§ **Set exercise**
Repeat, exactly and completely, the entries shown underneath.

┌────────

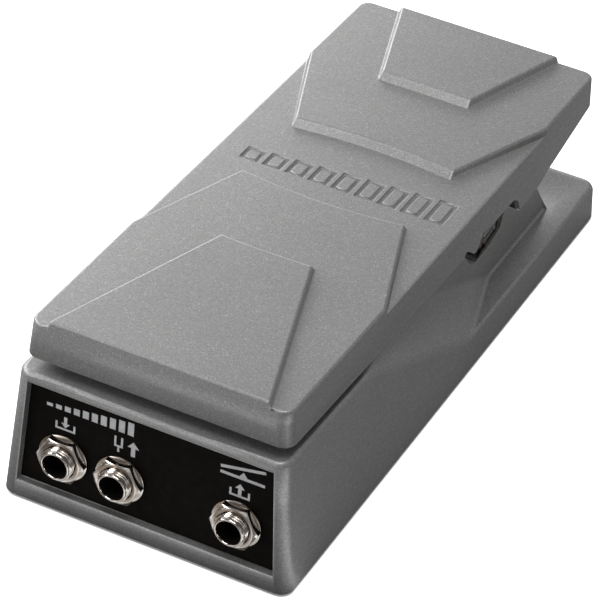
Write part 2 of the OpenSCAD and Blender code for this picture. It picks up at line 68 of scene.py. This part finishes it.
# ---------------------------------------------------------------- node material helpers
class Shader:
    """A small wrapper that keeps node set-up short."""

    def __init__(self, name):
        self.mat = bpy.data.materials.new(name)
        self.mat.use_nodes = True
        self.nt = self.mat.node_tree
        self.bsdf = self.nt.nodes["Principled BSDF"]
        self.coords = self.nt.nodes.new("ShaderNodeTexCoord").outputs["Object"]

    def link(self, a, b):
        self.nt.links.new(a, b)

    def put(self, socket, value):
        """Sets or links an input, given as a socket or by its name on the main shader."""
        target = self.bsdf.inputs[socket] if isinstance(socket, str) else socket
        if isinstance(value, (int, float)):
            target.default_value = value
        elif isinstance(value, tuple):
            target.default_value = (*value, 1) if len(value) == 3 else value
        else:
            self.link(value, target)

    def stretched(self, scale):
        node = self.nt.nodes.new("ShaderNodeMapping")
        node.inputs["Scale"].default_value = scale
        self.link(self.coords, node.inputs["Vector"])
        return node.outputs["Vector"]

    def noise(self, scale, detail=3, rough=0.5, vector=None):
        node = self.nt.nodes.new("ShaderNodeTexNoise")
        node.inputs["Scale"].default_value = scale
        node.inputs["Detail"].default_value = detail
        node.inputs["Roughness"].default_value = rough
        self.link(vector or self.coords, node.inputs["Vector"])
        return node.outputs["Fac"]

    def voronoi(self, scale, output="Color"):
        node = self.nt.nodes.new("ShaderNodeTexVoronoi")
        node.inputs["Scale"].default_value = scale
        self.link(self.coords, node.inputs["Vector"])
        return node.outputs[output]

    def span(self, value, a0, a1, b0, b1):
        """Maps a0..a1 to b0..b1 and clamps."""
        node = self.nt.nodes.new("ShaderNodeMapRange")
        for key, number in (("From Min", a0), ("From Max", a1), ("To Min", b0), ("To Max", b1)):
            node.inputs[key].default_value = number
        self.link(value, node.inputs["Value"])
        return node.outputs["Result"]

    def math(self, kind, a, b):
        node = self.nt.nodes.new("ShaderNodeMath")
        node.operation = kind
        self.put(node.inputs[0], a)
        self.put(node.inputs[1], b)
        return node.outputs[0]

    def blend(self, a, b, factor, kind="MIX"):
        node = self.nt.nodes.new("ShaderNodeMix")
        node.data_type = "RGBA"
        node.blend_type = kind
        self.put(node.inputs["Factor"], factor)
        self.put(node.inputs["A"], a)
        self.put(node.inputs["B"], b)
        return node.outputs["Result"]

    def edge_wear_and_highlight(self, radius):
        """One along outer edges, where a rounded normal leaves the true one and the mesh is pointed; the paint
        uses it for worn edges and for a painted highlight.
        """
        soft = self.nt.nodes.new("ShaderNodeBevel")
        soft.samples = 6
        soft.inputs["Radius"].default_value = radius
        geo = self.nt.nodes.new("ShaderNodeNewGeometry")
        dot = self.nt.nodes.new("ShaderNodeVectorMath")
        dot.operation = "DOT_PRODUCT"
        self.link(soft.outputs["Normal"], dot.inputs[0])
        self.link(geo.outputs["Normal"], dot.inputs[1])
        bent = self.span(dot.outputs["Value"], 0.995, 0.9, 0, 1)
        outer = self.span(geo.outputs["Pointiness"], 0.499, 0.505, 0, 1)
        return self.math("MULTIPLY", bent, outer)

    def bump(self, height, strength, distance, rounding=0.0):
        """Bump on the main shader, over normals that are rounded at the edges if rounding is given."""
        node = self.nt.nodes.new("ShaderNodeBump")
        node.inputs["Strength"].default_value = strength
        node.inputs["Distance"].default_value = distance
        self.link(height, node.inputs["Height"])
        if rounding:
            soft = self.nt.nodes.new("ShaderNodeBevel")
            soft.samples = 6
            soft.inputs["Radius"].default_value = rounding
            self.link(soft.outputs["Normal"], node.inputs["Normal"])
        self.put("Normal", node.outputs["Normal"])


PAINT_TONE = (0.30, 0.30, 0.298)
WORN_AND_HIGHLIGHT_TONE = (0.60, 0.60, 0.59)
WORN_AND_HIGHLIGHT_WIDTH = 0.6 * MM


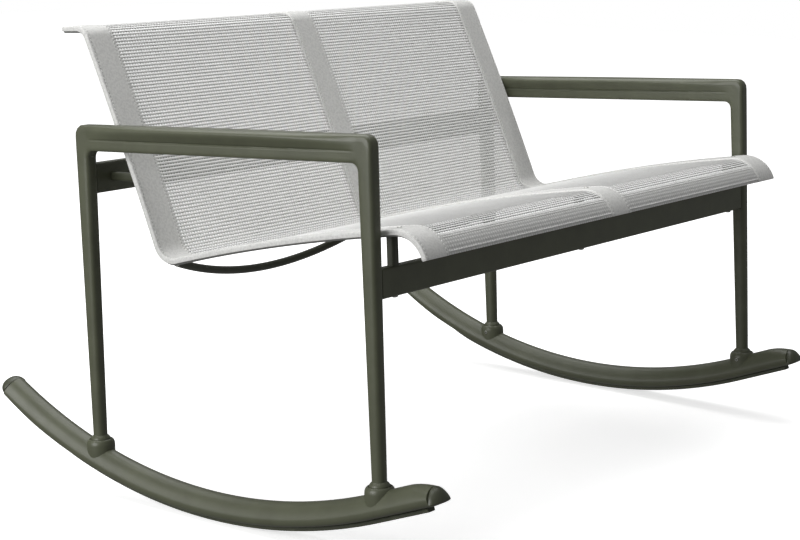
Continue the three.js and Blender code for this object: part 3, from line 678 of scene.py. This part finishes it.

└────────

§ **Task result**
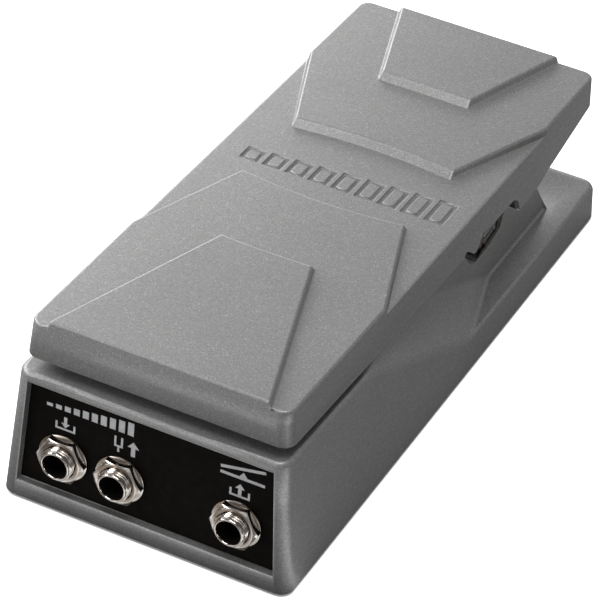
Write part 2 of the OpenSCAD and Blender code for this picture. It picks up at line 68 of scene.py. This part finishes it.
# ---------------------------------------------------------------- node material helpers
class Shader:
    """A small wrapper that keeps node set-up short."""

    def __init__(self, name):
        self.mat = bpy.data.materials.new(name)
        self.mat.use_nodes = True
        self.nt = self.mat.node_tree
        self.bsdf = self.nt.nodes["Principled BSDF"]
        self.coords = self.nt.nodes.new("ShaderNodeTexCoord").outputs["Object"]

    def link(self, a, b):
        self.nt.links.new(a, b)

    def put(self, socket, value):
        """Sets or links an input, given as a socket or by its name on the main shader."""
        target = self.bsdf.inputs[socket] if isinstance(socket, str) else socket
        if isinstance(value, (int, float)):
            target.default_value = value
        elif isinstance(value, tuple):
            target.default_value = (*value, 1) if len(value) == 3 else value
        else:
            self.link(value, target)

    def stretched(self, scale):
        node = self.nt.nodes.new("ShaderNodeMapping")
        node.inputs["Scale"].default_value = scale
        self.link(self.coords, node.inputs["Vector"])
        return node.outputs["Vector"]

    def noise(self, scale, detail=3, rough=0.5, vector=None):
        node = self.nt.nodes.new("ShaderNodeTexNoise")
        node.inputs["Scale"].default_value = scale
        node.inputs["Detail"].default_value = detail
        node.inputs["Roughness"].default_value = rough
        self.link(vector or self.coords, node.inputs["Vector"])
        return node.outputs["Fac"]

    def voronoi(self, scale, output="Color"):
        node = self.nt.nodes.new("ShaderNodeTexVoronoi")
        node.inputs["Scale"].default_value = scale
        self.link(self.coords, node.inputs["Vector"])
        return node.outputs[output]

    def span(self, value, a0, a1, b0, b1):
        """Maps a0..a1 to b0..b1 and clamps."""
        node = self.nt.nodes.new("ShaderNodeMapRange")
        for key, number in (("From Min", a0), ("From Max", a1), ("To Min", b0), ("To Max", b1)):
            node.inputs[key].default_value = number
        self.link(value, node.inputs["Value"])
        return node.outputs["Result"]

    def math(self, kind, a, b):
        node = self.nt.nodes.new("ShaderNodeMath")
        node.operation = kind
        self.put(node.inputs[0], a)
        self.put(node.inputs[1], b)
        return node.outputs[0]

    def blend(self, a, b, factor, kind="MIX"):
        node = self.nt.nodes.new("ShaderNodeMix")
        node.data_type = "RGBA"
        node.blend_type = kind
        self.put(node.inputs["Factor"], factor)
        self.put(node.inputs["A"], a)
        self.put(node.inputs["B"], b)
        return node.outputs["Result"]

    def edge_wear_and_highlight(self, radius):
        """One along outer edges, where a rounded normal leaves the true one and the mesh is pointed; the paint
        uses it for worn edges and for a painted highlight.
        """
        soft = self.nt.nodes.new("ShaderNodeBevel")
        soft.samples = 6
        soft.inputs["Radius"].default_value = radius
        geo = self.nt.nodes.new("ShaderNodeNewGeometry")
        dot = self.nt.nodes.new("ShaderNodeVectorMath")
        dot.operation = "DOT_PRODUCT"
        self.link(soft.outputs["Normal"], dot.inputs[0])
        self.link(geo.outputs["Normal"], dot.inputs[1])
        bent = self.span(dot.outputs["Value"], 0.995, 0.9, 0, 1)
        outer = self.span(geo.outputs["Pointiness"], 0.499, 0.505, 0, 1)
        return self.math("MULTIPLY", bent, outer)

    def bump(self, height, strength, distance, rounding=0.0):
        """Bump on the main shader, over normals that are rounded at the edges if rounding is given."""
        node = self.nt.nodes.new("ShaderNodeBump")
        node.inputs["Strength"].default_value = strength
        node.inputs["Distance"].default_value = distance
        self.link(height, node.inputs["Height"])
        if rounding:
            soft = self.nt.nodes.new("ShaderNodeBevel")
            soft.samples = 6
            soft.inputs["Radius"].default_value = rounding
            self.link(soft.outputs["Normal"], node.inputs["Normal"])
        self.put("Normal", node.outputs["Normal"])


PAINT_TONE = (0.30, 0.30, 0.298)
WORN_AND_HIGHLIGHT_TONE = (0.60, 0.60, 0.59)
WORN_AND_HIGHLIGHT_WIDTH = 0.6 * MM


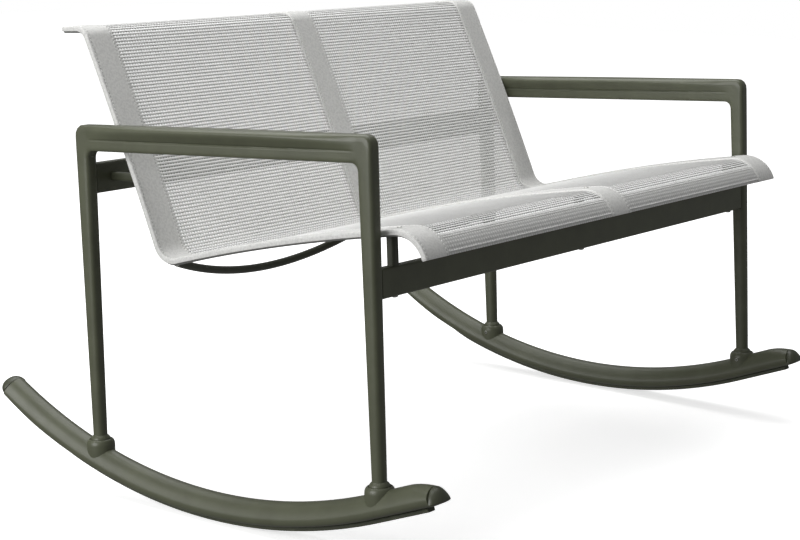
Continue the three.js and Blender code for this object: part 3, from line 678 of scene.py. This part finishes it.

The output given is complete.